After September 11, 2001, I was overwhelmed by responsibility preaching to the congregation. There were so many emotions within the congregation I needed to be sensitive to, but I knew my message was to be prophetic as opposed to pastoral. I had a strong need to define the difference between the Afghan people and the Taliban. Newscasters were blending the two together in the early days after the attack. The reality was the Afghan people were the oppressed and the Taliban were the oppressors. I knew after the attack on our country there would be a swift response. I never imagined we would be there for twenty years. Afghanistan has been called, “The Graveyard of Empires.” From Genghis Khan to the British and Soviets, and now to America, no empire or nation has been able to subdue Afghanistan.
So, today we see the horror of the evacuations. Not just staff from other countries, not just Afghans who worked with foreign entities, not just NGO’s, but so many fear-filled Afghans desperately rushing the airport and planes to escape another Taliban rule. I cry. My heart is broken. It is hard to cling to any optimism, but with 65% of the population being under the age of 25, with it now being commonplace for girls and women to be educated and working, with numerous businesses beginning to thrive, and life in many villages and cities feeling “normal,” I have a hint that postponed hope will move towards true hope. I pray that the work of the Afghans and NGO’s will sustain people to move forward. Even today I read that young people removed the Taliban flag in the center of the city of Jalalabad and returned the Afghan flag.

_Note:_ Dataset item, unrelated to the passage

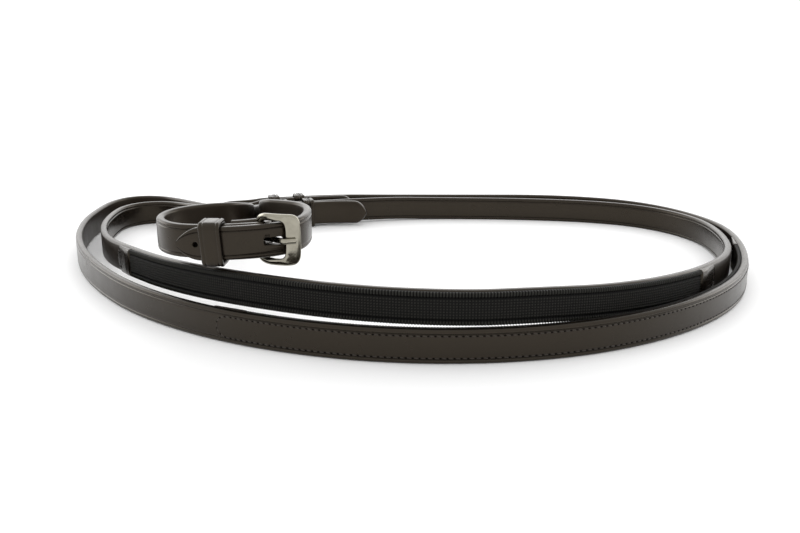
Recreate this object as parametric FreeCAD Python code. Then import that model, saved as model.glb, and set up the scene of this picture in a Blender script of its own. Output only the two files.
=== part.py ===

I have so many fond memories of my visits to Afghanistan: In Jalalabad a group of boys had tightly bundled a crumple of papers and were playing a made-up game using broken branches. Using a camera was a faux pas, but I held my camera to my stomach and began taking pictures. The boys saw me and gathered together for a group photo. I got a great one. Thirteen boys grouped together, displaying their personalities, from bold to shy, defying the norms of photos. I have memories of walking through the market in Jalalabad receiving only kindness and respect; traveling on a UN plane into Herat and discovering the person in the seat in front of me had attended the University of Oregon…really; staying two weeks with my NGO friend in his mud hut that was cleaner than my house can be at times; meeting so many people, including the brothers who ran the corner fruit stand; I celebrate being invited to dinner with the fruit-stand brothers, a meal that was shared in a room filled with large pillows laying on the beautifully carpeted floor. (I was surprised that sharing dinner meant eating and talking until everyone passes out on the comfortable pillows.) I smile when I think of shopping in the bazaar in Herat only to be surrounded by a large group of men laughing as I was purchasing a burqa to bring home—all of them joking about me bringing it home for my American wife. I found out later that many loved the West and enjoyed watching American movies on VHS, with dark curtains drawn so that the Taliban would not know that they had electronics. And, trying my best to follow Taliban rules, I had grown a scraggly beard that had quite a lot of red in it. Men would want to touch it thinking I had finished my hajj and followed the practice of dying your beard with henna after a hajj. Please know and remember how the Afghan people in general are so different than the Taliban.
So, I beg you not just to send up swift prayers about Afghanistan today, but to sit thoughtfully and listen to God as you lift up many specific requests. Pray for so many living in fear. Pray for the government officials and NGO’s still in the country. And pray for the many Afghans who worked with the different governments and NGO’s who are still in the country. Pray also for the diaspora of Afghans who have left their home country for safety and employment opportunities over the past numerous decades. And also pray for the NGO’s, the Red Cross workers, the UN workers, and the many soldiers and their families who served the country so faithfully over the past twenty years—I’m sure we can barely imagine the emotions they are feeling.
God is good. I know that well. And, certainly, God is very present in Afghanistan. Pray with confidence, power, and passion.